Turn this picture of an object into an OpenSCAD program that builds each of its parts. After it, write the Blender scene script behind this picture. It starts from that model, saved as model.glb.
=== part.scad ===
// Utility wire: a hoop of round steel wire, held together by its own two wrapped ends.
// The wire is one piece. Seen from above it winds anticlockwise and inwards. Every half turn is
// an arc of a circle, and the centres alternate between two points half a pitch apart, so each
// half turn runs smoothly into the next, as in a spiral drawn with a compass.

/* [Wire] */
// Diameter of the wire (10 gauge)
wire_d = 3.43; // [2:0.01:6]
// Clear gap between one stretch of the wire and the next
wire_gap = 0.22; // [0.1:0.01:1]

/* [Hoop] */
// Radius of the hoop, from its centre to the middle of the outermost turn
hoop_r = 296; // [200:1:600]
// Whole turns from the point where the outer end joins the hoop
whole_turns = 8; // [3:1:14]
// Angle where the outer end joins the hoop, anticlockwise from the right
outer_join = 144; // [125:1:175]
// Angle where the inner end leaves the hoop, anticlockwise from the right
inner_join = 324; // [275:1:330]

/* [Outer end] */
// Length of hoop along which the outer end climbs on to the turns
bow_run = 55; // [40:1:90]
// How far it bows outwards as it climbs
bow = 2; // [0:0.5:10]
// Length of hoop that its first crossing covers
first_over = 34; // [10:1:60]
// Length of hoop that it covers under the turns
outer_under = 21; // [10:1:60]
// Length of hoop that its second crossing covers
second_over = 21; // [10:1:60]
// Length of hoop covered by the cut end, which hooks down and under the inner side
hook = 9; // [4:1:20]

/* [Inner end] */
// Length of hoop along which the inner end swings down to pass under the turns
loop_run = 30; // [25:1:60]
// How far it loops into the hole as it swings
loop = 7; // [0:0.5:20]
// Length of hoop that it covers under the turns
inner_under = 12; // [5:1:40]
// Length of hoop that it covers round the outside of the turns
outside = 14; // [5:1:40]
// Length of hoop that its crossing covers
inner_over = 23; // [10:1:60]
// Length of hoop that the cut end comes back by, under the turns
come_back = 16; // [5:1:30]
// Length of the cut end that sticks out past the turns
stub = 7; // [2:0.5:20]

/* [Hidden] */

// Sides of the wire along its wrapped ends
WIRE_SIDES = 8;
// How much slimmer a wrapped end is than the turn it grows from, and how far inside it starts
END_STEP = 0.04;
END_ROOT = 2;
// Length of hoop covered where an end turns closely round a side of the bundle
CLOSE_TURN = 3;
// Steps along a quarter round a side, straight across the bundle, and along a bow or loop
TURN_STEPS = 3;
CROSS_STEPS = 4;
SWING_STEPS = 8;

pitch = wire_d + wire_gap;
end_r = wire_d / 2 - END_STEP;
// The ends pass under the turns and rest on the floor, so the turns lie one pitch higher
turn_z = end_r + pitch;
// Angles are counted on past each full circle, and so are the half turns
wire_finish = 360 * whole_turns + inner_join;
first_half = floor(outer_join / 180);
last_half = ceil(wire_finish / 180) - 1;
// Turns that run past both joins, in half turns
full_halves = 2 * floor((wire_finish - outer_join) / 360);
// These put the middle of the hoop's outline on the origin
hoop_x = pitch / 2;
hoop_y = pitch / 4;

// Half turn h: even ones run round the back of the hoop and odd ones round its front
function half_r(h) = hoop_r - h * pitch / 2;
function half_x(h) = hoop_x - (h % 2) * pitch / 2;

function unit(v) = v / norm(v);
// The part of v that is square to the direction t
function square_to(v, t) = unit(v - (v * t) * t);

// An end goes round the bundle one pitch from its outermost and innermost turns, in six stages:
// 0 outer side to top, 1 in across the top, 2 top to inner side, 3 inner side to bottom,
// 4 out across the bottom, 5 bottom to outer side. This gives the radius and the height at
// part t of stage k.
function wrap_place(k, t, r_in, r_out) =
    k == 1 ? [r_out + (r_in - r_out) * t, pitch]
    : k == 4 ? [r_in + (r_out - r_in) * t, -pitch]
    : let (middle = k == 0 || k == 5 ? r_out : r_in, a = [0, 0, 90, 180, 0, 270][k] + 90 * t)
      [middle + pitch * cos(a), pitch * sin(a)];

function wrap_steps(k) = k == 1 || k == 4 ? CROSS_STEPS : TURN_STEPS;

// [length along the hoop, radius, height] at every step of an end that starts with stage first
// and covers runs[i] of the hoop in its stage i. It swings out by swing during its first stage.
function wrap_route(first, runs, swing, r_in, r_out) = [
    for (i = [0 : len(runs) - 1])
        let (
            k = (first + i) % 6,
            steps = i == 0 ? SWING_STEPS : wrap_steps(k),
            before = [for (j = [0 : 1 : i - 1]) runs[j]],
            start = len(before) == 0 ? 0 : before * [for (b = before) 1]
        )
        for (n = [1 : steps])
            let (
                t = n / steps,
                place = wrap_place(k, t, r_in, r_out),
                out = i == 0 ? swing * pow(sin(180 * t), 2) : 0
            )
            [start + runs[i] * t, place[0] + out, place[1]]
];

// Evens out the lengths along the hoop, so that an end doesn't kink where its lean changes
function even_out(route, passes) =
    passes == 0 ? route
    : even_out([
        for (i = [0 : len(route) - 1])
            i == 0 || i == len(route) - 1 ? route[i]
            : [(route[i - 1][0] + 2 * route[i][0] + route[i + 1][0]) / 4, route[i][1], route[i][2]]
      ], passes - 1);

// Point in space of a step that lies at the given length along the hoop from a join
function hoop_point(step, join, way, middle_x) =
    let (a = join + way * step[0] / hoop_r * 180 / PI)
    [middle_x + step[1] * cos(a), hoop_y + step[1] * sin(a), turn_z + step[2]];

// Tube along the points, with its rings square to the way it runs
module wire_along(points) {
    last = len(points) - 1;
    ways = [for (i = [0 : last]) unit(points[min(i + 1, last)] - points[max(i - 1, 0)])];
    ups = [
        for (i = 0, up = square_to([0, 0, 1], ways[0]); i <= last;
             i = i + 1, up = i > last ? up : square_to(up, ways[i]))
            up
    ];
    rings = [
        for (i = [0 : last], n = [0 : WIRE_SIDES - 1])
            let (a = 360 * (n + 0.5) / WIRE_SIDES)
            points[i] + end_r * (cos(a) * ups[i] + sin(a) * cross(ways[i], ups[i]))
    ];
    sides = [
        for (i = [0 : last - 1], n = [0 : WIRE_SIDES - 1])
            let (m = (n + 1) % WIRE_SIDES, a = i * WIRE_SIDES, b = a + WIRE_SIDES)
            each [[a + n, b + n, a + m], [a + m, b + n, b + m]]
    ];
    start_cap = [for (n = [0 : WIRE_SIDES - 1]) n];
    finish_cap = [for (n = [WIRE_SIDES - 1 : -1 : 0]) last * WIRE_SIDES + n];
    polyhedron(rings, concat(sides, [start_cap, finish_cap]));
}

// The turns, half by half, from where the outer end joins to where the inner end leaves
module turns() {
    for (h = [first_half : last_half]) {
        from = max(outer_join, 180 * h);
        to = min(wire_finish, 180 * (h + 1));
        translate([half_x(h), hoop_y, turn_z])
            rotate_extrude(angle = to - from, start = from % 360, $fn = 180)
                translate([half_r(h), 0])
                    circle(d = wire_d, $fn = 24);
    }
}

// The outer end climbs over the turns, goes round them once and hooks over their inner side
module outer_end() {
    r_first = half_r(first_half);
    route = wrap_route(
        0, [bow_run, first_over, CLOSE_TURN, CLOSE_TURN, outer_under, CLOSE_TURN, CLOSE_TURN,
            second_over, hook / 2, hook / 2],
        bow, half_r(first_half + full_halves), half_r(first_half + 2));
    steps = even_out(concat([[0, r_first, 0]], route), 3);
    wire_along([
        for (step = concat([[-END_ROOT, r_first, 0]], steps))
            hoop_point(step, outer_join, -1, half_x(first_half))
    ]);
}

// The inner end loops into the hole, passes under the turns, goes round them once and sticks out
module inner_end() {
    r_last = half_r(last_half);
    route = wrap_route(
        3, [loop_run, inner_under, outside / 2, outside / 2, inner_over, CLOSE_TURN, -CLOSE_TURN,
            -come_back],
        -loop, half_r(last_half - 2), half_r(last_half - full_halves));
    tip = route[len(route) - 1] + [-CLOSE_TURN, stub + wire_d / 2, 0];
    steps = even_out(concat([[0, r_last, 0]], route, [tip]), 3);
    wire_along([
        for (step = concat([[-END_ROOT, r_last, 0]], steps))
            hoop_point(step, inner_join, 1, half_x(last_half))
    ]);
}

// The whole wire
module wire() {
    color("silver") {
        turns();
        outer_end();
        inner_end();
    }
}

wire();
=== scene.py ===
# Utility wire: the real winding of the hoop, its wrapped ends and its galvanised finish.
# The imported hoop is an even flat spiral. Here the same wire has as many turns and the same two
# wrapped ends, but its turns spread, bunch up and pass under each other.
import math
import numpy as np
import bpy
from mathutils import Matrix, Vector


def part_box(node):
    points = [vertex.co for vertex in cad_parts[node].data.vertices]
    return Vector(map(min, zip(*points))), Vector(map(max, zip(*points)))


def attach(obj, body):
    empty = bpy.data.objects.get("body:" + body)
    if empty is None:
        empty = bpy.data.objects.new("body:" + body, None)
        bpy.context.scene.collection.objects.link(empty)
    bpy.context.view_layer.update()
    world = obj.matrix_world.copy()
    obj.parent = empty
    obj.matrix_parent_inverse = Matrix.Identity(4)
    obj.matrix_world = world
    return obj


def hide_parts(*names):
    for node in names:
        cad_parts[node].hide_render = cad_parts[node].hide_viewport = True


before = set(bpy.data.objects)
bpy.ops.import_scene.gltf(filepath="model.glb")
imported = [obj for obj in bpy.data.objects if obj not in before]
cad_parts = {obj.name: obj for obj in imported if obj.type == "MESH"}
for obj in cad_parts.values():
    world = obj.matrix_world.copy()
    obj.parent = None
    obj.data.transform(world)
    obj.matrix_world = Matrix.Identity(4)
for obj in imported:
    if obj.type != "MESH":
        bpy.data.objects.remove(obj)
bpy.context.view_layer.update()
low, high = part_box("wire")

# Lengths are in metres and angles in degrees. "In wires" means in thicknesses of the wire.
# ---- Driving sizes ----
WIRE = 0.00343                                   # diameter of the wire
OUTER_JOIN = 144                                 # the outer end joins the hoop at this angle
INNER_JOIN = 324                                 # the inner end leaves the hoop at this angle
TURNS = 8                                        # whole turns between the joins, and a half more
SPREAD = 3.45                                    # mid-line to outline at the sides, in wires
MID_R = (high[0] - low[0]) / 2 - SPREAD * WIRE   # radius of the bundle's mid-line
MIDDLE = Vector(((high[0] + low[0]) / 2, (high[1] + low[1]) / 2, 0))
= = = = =
**Directions for this task:** Reproduce, without alteration, solely the lines beginning at the line that includes "The whole wire" and ending at the line that includes "if empty is", both lines included.

**Reply to the task:**
// The whole wire
module wire() {
    color("silver") {
        turns();
        outer_end();
        inner_end();
    }
}

wire();
=== scene.py ===
# Utility wire: the real winding of the hoop, its wrapped ends and its galvanised finish.
# The imported hoop is an even flat spiral. Here the same wire has as many turns and the same two
# wrapped ends, but its turns spread, bunch up and pass under each other.
import math
import numpy as np
import bpy
from mathutils import Matrix, Vector


def part_box(node):
    points = [vertex.co for vertex in cad_parts[node].data.vertices]
    return Vector(map(min, zip(*points))), Vector(map(max, zip(*points)))


def attach(obj, body):
    empty = bpy.data.objects.get("body:" + body)
    if empty is None:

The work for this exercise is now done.